12 juli 2007: Het hoofd bedekt.

Best wennen, toen je in Leeuwarden op de Nieuwstad en de Voorstreek iemand met een tulband zag lopen. Toch iets anders dan een kaalgeschoren schedel of een kapsel met groen of paars geverfde lokken. Best wennen, een keppeltje op de kruin, een rasti-hoofd, soms met een vrolijk gehaakte muts om de haarstrengen, een hoofd met punten gel-haar en al die petjes. Best wennen, het hoofd met een hoofddoek. Maar wanneer je al aan een tulband, kale schedel, rasti-hoofd, gekleurde lokken, een keppeltje, gel-haar en petjes bent gewend, wat is dan zo anders aan een hoofddoek?

Gelukkig zijn wij een nuchter volkje en weten we, juist in Friesland, hoe belangrijk eigen cultuur, taal en traditie zijn. Wanneer Friese paren in klederdracht over het ijs zwieren of een Friese dansgroep rond wervelt, genieten we van de oorijzers, kanten mutsjes, kappen en lange jurken en de zwierige kleding van de mannen. Zuinig zijn we onze Friese cultuur en we investeren er zelfs overheidsgeld in om het te koesteren. Daarom kijken we niet verstoord naar mensen in Staphorster kleren en ook in Friesland dragen veel vrouwen op hun huwelijksdag lange bruidskleding met een sluier. Het valt op dat nonnen en monniken die op straat lopen in hun lange pij en de vrouwen met hun hoofdkap met een zeker respect worden nagekeken. Over het grapje ‘pinguïn’ lachen we wat gegeneerd of schudden bedenkelijk ons hoofd.

Daarover hebben we het in Leeuwarden, een groepje vriendinnen. We praten een middagje bij, de een zonder en de ander met hoofddoek en de meningen lopen hoog op. ‘Vervelend dat er zo anders wordt gereageerd op het dragen van mijn hoofddoek’, vind een jonge vrouw. ‘Het hoort ook voor mij bij mijn identiteit en geloof’, vind aan ander.
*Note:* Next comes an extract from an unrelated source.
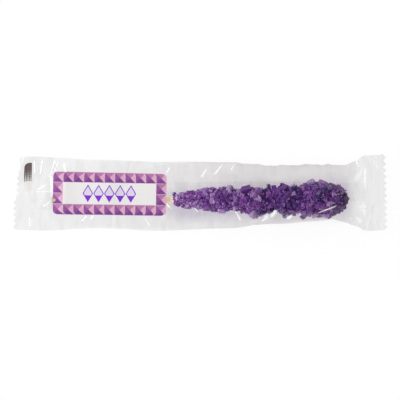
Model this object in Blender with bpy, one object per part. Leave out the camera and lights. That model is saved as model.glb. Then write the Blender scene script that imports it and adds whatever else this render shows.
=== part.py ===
# Rock candy on a wooden stick, sealed in a clear flow-wrap tube with a sticker on its front.
#
# The pack lies on its back: +X points from the label end to the candy's head, +Y across the pack,
# +Z up, out of the front. The origin is under the middle of the pack, on the surface that it lies on.
# film_bag is the sealed bag as one solid, out to its film; label is the sticker that lies over it.

import math

import bmesh
import bpy
from mathutils import Vector

MM = 0.001

# Film tube, in millimetres
PACK_LENGTH = 220.0
SEAL_LENGTH = 12.5
SEAL_THICKNESS = 0.6
LEFT_SEAL_HEIGHT = 1.0
RIGHT_SEAL_HEIGHT = 4.2
TOOTH_DEPTH = 1.8
TEETH = 12
STATIONS = 54

# Outline of the lying tube: position along the pack, lower edge, upper edge
OUTLINE = (
    (-110.0, -21.6, 21.4),
    (-92.0, -22.1, 21.5),
    (-60.0, -20.9, 19.9),
    (-25.0, -22.3, 18.8),
    (15.0, -20.8, 18.6),
    (45.0, -18.3, 16.6),
    (76.0, -15.9, 17.4),
    (85.0, -17.4, 17.5),
    (98.0, -22.2, 22.3),
    (110.0, -21.7, 22.5),
)

# Height of the film's top: low over the bare stick, then over the candy up to its head
CREST = (
    (-97.5, 1.3),
    (-89.0, 3.6),
    (-78.0, 6.2),
    (-50.0, 7.8),
    (-19.0, 9.2),
    (4.0, 14.0),
    (17.0, 15.9),
    (34.0, 17.5),
    (50.0, 19.6),
    (64.0, 21.9),
    (75.0, 22.1),
    (83.0, 18.4),
    (90.0, 10.5),
    (97.5, 4.5),
)

# The candy lies against the lower edge, so the crest leaves the middle of the tube towards the head
CREST_SIDE = ((-97.5, -0.02), (-20.0, -0.1), (30.0, -0.2), (60.0, -0.25), (97.5, -0.1))
UPPER_SLOPE = ((-97.5, 2.4), (-30.0, 2.2), (0.0, 1.7), (60.0, 1.6), (97.5, 1.9))
LOWER_SLOPE = ((-97.5, 2.4), (-30.0, 2.4), (0.0, 2.2), (60.0, 3.2), (97.5, 2.2))
UPPER_FLARE = 1.35         # how far the film's slope runs out flat towards its side folds
LOWER_FLARE = 1.1

SIDE_LIFT = 0.22           # height of the tube's side folds, as a share of its crest
FLAT_SHARE = 0.55          # share of the half width that lies flat on the surface

CANDY_FROM = -17.0
CANDY_TO = 87.0
LUMP_HEIGHT = 0.4
LUMP_LENGTH = 17.0
LUMP_WIDTH = 11.0

GATHER_HEIGHT = 0.8
GATHER_REACH = 10.5
GATHER_FOLDS = 5

# Curled corners of the end seals: a point on the fold, the fold's direction, radius and largest turn
LEFT_CURL = {"at": (-98.2, 21.1), "along": (-0.40, -0.92), "radius": 8.0, "turn": math.radians(30.0)}
RIGHT_CURL = {"at": (102.2, 21.6), "along": (-0.45, 0.89), "radius": 1.2, "turn": math.radians(35.0)}

# How far the cut ends stray inwards: position across the pack, at the left end, at the right end
CUT_STRAY = (
    (-22.0, 0.0, 0.0),
    (-3.6, 0.0, 0.3),
    (-2.0, 1.7, 0.3),
    (9.0, 2.3, 0.6),
    (14.0, 3.1, 0.9),
    (22.0, 5.2, 0.9),
)

# Sticker
LABEL_LENGTH = 66.7
LABEL_WIDTH = 25.4
LABEL_CORNER = 2.8
LABEL_THICKNESS = 0.3
LABEL_GAP = 0.3
LABEL_CENTRE = (-52.9, -0.4)
LABEL_TILT = math.radians(0.9)
LABEL_COLUMNS = 26
LABEL_ROWS = (-1.0, -0.985, -0.94, -0.87, -0.78, -0.5, -0.2, 0.1, 0.4, 0.6, 0.78, 0.87, 0.94, 0.985, 1.0)


def clear_scene():
    for old in list(bpy.data.objects):
        bpy.data.objects.remove(old, do_unlink=True)


def read_curve(points, x, column=1):
    """Value of a table of stations at x, eased between its rows."""
    if x <= points[0][0]:
        return points[0][column]
    for left, right in zip(points, points[1:]):
        if x <= right[0]:
            share = (x - left[0]) / (right[0] - left[0])
            share = share * share * (3.0 - 2.0 * share)
            return left[column] + (right[column] - left[column]) * share
    return points[-1][column]


def seal_height(x):
    return LEFT_SEAL_HEIGHT if x < 0.0 else RIGHT_SEAL_HEIGHT


def fullness(x):
    """0 in the end seals, 1 where the tube stands open."""
    inside = PACK_LENGTH / 2 - SEAL_LENGTH - abs(x)
    return min(1.0, max(0.0, inside / 16.0))


def gather(x, across):
    """Small folds that run from each end seal into the tube."""
    inside = PACK_LENGTH / 2 - SEAL_LENGTH - abs(x)
    if not 0.0 < inside < GATHER_REACH:
        return 0.0
    swell = math.sin(math.pi * inside / GATHER_REACH)
    return GATHER_HEIGHT * swell * math.cos(GATHER_FOLDS * math.pi * across + 0.02 * x)


def lump(x, y):
    """Rise and fall of the film over the crystals."""
    if not CANDY_FROM < x < CANDY_TO:
        return 0.0
    along = math.sin(math.pi * (x - CANDY_FROM) / (CANDY_TO - CANDY_FROM))
    wave = math.sin(2 * math.pi * x / LUMP_LENGTH + 0.9) * math.cos(2 * math.pi * y / LUMP_WIDTH + 0.12 * x)
    return LUMP_HEIGHT * math.sqrt(along) * wave


def edge_height(x):
    lifted = SIDE_LIFT * read_curve(CREST, x)
    return seal_height(x) + (lifted - seal_height(x)) * fullness(x)


def top_height(x, across):
    """Height of the film's outer face, where across runs from -1 to 1 between the side folds."""
    edge = edge_height(x) + SEAL_THICKNESS / 2
    if abs(x) > PACK_LENGTH / 2 - SEAL_LENGTH:
        return edge
    middle = read_curve(CREST_SIDE, x)
    if across > middle:
        away = (across - middle) / (1.0 - middle)
        power = read_curve(UPPER_SLOPE, x)
        flare = UPPER_FLARE
    else:
        away = (middle - across) / (1.0 + middle)
        power = read_curve(LOWER_SLOPE, x)
        flare = LOWER_FLARE
    swell = (1.0 - min(1.0, away) ** power) ** flare
    lower, upper = outline_at(x)
    y = lower + (upper - lower) * (across + 1.0) / 2
    ripple = (gather(x, across) + lump(x, y)) * (1.0 - away * away)
    return edge + max(0.0, read_curve(CREST, x) - edge) * swell + ripple * fullness(x)


def bottom_height(x, across):
    """Height of the film's underside: flat on the surface, lifting to the side folds and the seals."""
    edge = edge_height(x) - SEAL_THICKNESS / 2
    beyond = max(0.0, (abs(across) - FLAT_SHARE) / (1.0 - FLAT_SHARE))
    return edge * (1.0 - fullness(x) * (1.0 - beyond ** 2))


def outline_at(x):
    return read_curve(OUTLINE, x, 1), read_curve(OUTLINE, x, 2)


def curl(point, fold):
    """Roll what lies to the right of a fold line up round a radius, then straight on."""
    along = Vector(fold["along"]).normalized()
    outward = Vector((along.y, -along.x))
    offset = Vector((point.x - fold["at"][0], point.y - fold["at"][1]))
    beyond = offset.dot(outward)
    if beyond <= 0.0:
        return point
    radius = fold["radius"]
    turn = min(beyond / radius, fold["turn"])
    straight = beyond - radius * turn
    base = seal_height(point.x)
    proud = point.z - base
    reach = radius * math.sin(turn) + straight * math.cos(turn) - proud * math.sin(turn)
    rise = radius * (1.0 - math.cos(turn)) + straight * math.sin(turn) + proud * math.cos(turn)
    moved = offset + outward * (reach - beyond)
    return Vector((fold["at"][0] + moved.x, fold["at"][1] + moved.y, base + rise))


def film_point(along, across, is_top):
    """Place of one point of the film; along and across run from -1 to 1 over the flat tube."""
    x = along * PACK_LENGTH / 2
    lower, upper = outline_at(x)
    y = lower + (upper - lower) * (across + 1.0) / 2
    z = top_height(x, across) if is_top else bottom_height(x, across)
    if abs(along) > 0.9999 and round((across + 1.0) * TEETH) % 2 == 0:
        x -= math.copysign(TOOTH_DEPTH, along)
    into_seal = max(0.0, abs(x) - PACK_LENGTH / 2 + SEAL_LENGTH) / SEAL_LENGTH
    stray = read_curve(CUT_STRAY, y, 1 if x < 0.0 else 2)
    x -= math.copysign(into_seal * stray, x)
    point = Vector((x, y, z))
    if x < 0.0:
        return curl(point, LEFT_CURL)
    return curl(point, RIGHT_CURL)


def film_sheet(bm, is_top):
    """One face of the tube, as a grid that is bent into place; returns its boundary edges."""
    grid = bmesh.ops.create_grid(bm, x_segments=STATIONS, y_segments=2 * TEETH, size=1.0)
    verts = grid["verts"]
    faces = {face for vert in verts for face in vert.link_faces}
    edges = {edge for vert in verts for edge in vert.link_edges}
    for vert in verts:
        vert.co = film_point(vert.co.x, vert.co.y, is_top)
    if not is_top:
        bmesh.ops.reverse_faces(bm, faces=list(faces))
    return [edge for edge in edges if edge.is_boundary]


def make_material(name, colour, roughness, alpha=1.0):
    material = bpy.data.materials.new(name)
    material.use_nodes = True
    shader = material.node_tree.nodes["Principled BSDF"]
    shader.inputs["Base Color"].default_value = (*colour, 1.0)
    shader.inputs["Roughness"].default_value = roughness
    shader.inputs["Metallic"].default_value = 0.0
    shader.inputs["Alpha"].default_value = alpha
    return material


def make_object(name, bm, material):
    bmesh.ops.recalc_face_normals(bm, faces=bm.faces)
    bmesh.ops.scale(bm, vec=(MM, MM, MM), verts=bm.verts)
    mesh = bpy.data.meshes.new(name)
    bm.to_mesh(mesh)
    bm.free()
    mesh.shade_smooth()
    mesh.set_sharp_from_angle(angle=math.radians(40.0))
    mesh.materials.append(material)
    made = bpy.data.objects.new(name, mesh)
    bpy.context.scene.collection.objects.link(made)
    return made


def make_film_bag():
    bm = bmesh.new()
    rims = film_sheet(bm, True) + film_sheet(bm, False)
    bmesh.ops.bridge_loops(bm, edges=rims)
    material = make_material("clear_film", (0.62, 0.52, 0.70), 0.12, alpha=0.6)
    return make_object("film_bag", bm, material)


def label_edge(row):
    """Half length of the sticker at a share of its half width, with its corners rounded."""
    into_corner = abs(row) * LABEL_WIDTH / 2 - (LABEL_WIDTH / 2 - LABEL_CORNER)
    if into_corner <= 0.0:
        return LABEL_LENGTH / 2
    return LABEL_LENGTH / 2 - LABEL_CORNER + math.sqrt(max(0.0, LABEL_CORNER ** 2 - into_corner ** 2))


def label_point(column, row, lift):
    """Place of one point of the sticker, which follows the film under it at a small gap."""
    flat_x = column * label_edge(row)
    flat_y = row * LABEL_WIDTH / 2
    x = LABEL_CENTRE[0] + flat_x * math.cos(LABEL_TILT) + flat_y * math.sin(LABEL_TILT)
    y = LABEL_CENTRE[1] - flat_x * math.sin(LABEL_TILT) + flat_y * math.cos(LABEL_TILT)
    lower, upper = outline_at(x)
    across = 2.0 * (y - lower) / (upper - lower) - 1.0
    return Vector((x, y, top_height(x, across) + LABEL_GAP + lift))


def label_sheet(bm, lift):
    """One face of the sticker: a grid whose rows are closer in the rounded corners."""
    grid = bmesh.ops.create_grid(bm, x_segments=LABEL_COLUMNS, y_segments=len(LABEL_ROWS) - 1, size=1.0)
    verts = grid["verts"]
    edges = {edge for vert in verts for edge in vert.link_edges}
    for vert in verts:
        row = LABEL_ROWS[round((vert.co.y + 1.0) / 2 * (len(LABEL_ROWS) - 1))]
        vert.co = label_point(vert.co.x, row, lift)
    return [edge for edge in edges if edge.is_boundary]


def make_label():
    bm = bmesh.new()
    rims = label_sheet(bm, 0.0) + label_sheet(bm, LABEL_THICKNESS)
    bmesh.ops.bridge_loops(bm, edges=rims)
    return make_object("label", bm, make_material("paper_label", (0.42, 0.17, 0.38), 0.45))


clear_scene()
make_film_bag()
make_label()
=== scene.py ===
import math
import random

import bmesh
import bpy
import numpy as np
from mathutils import Matrix, Vector, noise


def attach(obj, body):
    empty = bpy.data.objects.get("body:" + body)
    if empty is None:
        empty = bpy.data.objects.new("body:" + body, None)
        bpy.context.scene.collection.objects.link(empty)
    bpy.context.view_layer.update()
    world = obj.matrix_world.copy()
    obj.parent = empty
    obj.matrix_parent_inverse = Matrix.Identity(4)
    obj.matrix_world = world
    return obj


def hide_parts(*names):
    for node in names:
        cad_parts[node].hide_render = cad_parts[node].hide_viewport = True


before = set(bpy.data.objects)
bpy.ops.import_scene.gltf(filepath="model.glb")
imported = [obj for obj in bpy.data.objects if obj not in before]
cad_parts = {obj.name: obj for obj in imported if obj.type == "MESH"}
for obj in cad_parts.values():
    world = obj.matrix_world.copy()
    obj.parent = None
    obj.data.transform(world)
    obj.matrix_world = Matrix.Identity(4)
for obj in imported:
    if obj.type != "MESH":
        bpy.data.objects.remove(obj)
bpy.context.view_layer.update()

mm = 0.001
scene = bpy.context.scene

# settings of a Mix node for colours: its inputs 0, 6 and 7 are the share and both colours
colourMix = {"data_type": "RGBA"}
colourTimes = {"data_type": "RGBA", "blend_type": "MULTIPLY"}


def toLinear(hexColour):
    values = [int(hexColour[i:i + 2], 16) / 255 for i in (1, 3, 5)]
    return tuple(v / 12.92 if v <= 0.04045 else ((v + 0.055) / 1.055) ** 2.4 for v in values) + (1.0,)


def newMaterial(name):
    material = bpy.data.materials.new(name)
    material.use_nodes = True
    material.node_tree.nodes.clear()
    return material, material.node_tree


def addNode(tree, kind, settings=None, **inputs):
    # settings: a dictionary, or just the name of a math node's operation
    # inputs: a socket's name with its spaces as _, or i0, i1 for a place
    # a value or a hex colour is set, a socket is linked, and so is the first output that a node uses
    node = tree.nodes.new("ShaderNode" + kind)
    if isinstance(settings, str):
        settings = {"operation": settings}
    for key, value in (settings or {}).items():
        setattr(node, key, value)
    for key, value in inputs.items():
        if key[0] == "i" and key[1:].isdigit():
            socket = node.inputs[int(key[1:])]
        else:
            socket = node.inputs[key.replace("_", " ")]
        if isinstance(value, bpy.types.Node):
            value = next(output for output in value.outputs if output.enabled)
        if isinstance(value, bpy.types.NodeSocket):
            tree.links.new(value, socket)
        else:
            socket.default_value = toLinear(value) if isinstance(value, str) else value
    return node


def setStops(ramp, *stops):
    # place and colour of each stop, a hex colour or a grey's share; a new ramp has two stops already
    for i, (place, colour) in enumerate(stops):
        stop = ramp.color_ramp.elements[i] if i < 2 else ramp.color_ramp.elements.new(place)
        stop.position = place
        stop.color = toLinear(colour) if isinstance(colour, str) else (colour, colour, colour, 1)


def addObject(name, data):
    made = bpy.data.objects.new(name, data)
    scene.collection.objects.link(made)
    return made


def makeObject(name, bm, scale):
    bmesh.ops.scale(bm, vec=(scale, scale, scale), verts=bm.verts)
    mesh = bpy.data.meshes.new(name)
    bm.to_mesh(mesh)
    bm.free()
    return addObject(name, mesh)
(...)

Wat is er eigenlijk zo anders aan?’, vraagt een oudere vrouw zich af, ‘Wie kan me dat uitleggen?’ Ze heeft een punt, vinden we, want waarom staan mensen welwillend tegenover het ‘ene’ en afkeurend tegenover het ‘andere’ wat in wezen lijkt het ‘ene’?
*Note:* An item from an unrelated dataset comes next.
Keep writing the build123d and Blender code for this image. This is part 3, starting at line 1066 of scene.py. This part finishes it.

De vrouwen denken dat er vaak wordt gedacht dat zij in de islamitische cultuur niets hebben in te brengen, laat staan een eigen mening hebben ‘Ze zijn eigenlijk boos op ons geloof. Maar ja, ze lezen ook zulke enge dingen van fanatieke Moslims’, vinden de vrouwen. ‘Maar dat zijn wij niet’, bromt een vrouw. ‘Wij zijn geëmancipeerd en zoeken graag zelf onze weg in de kledinggewoontes én we zijn daar heel verschillend in.’ Een ander zegt krachtig: ‘Ik ben blij dat dit zelf nadenken en wikken en wegen in Nederland mogelijk is, want hier is democratie, godsdienstvrijheid en een discriminatieverbod.

Want stel je eens voor wanneer alle hoofdbedekking en uitingen van geloof bij de wet geregeld worden. Want alleen één ding kun je niet verbieden, daar staat onze democratie voor in. ‘Dan mag ik mijn kruisje om mijn hals, mijn armband van een bijbelslot en mijn ring met levensknoop niet meer dragen’, zeg ik. ‘Dan wordt het hier een dictatuur, vinden we allemaal.

‘En wat vinden we van een functie waar beroepskleding en kledingvoorschriften bij horen? ‘, vraag ik me af. ‘Wanneer je voor zo’n functie kiest dan horen daar ook die regels bij. Als je dat niet wil, dan passen de functie en jij niet bij elkaar’, vinden de vrouwen zeer beslist. ‘Je maakt dan een functionele afweging over de kleding en communicatiehouding die bij dat beroep horen. Dat is normaal’. Ze hebben gelijk, vind ik, in onze democratie rechtvaardigt alleen een functionele en geen enkele andere afweging een kleding richtlijn.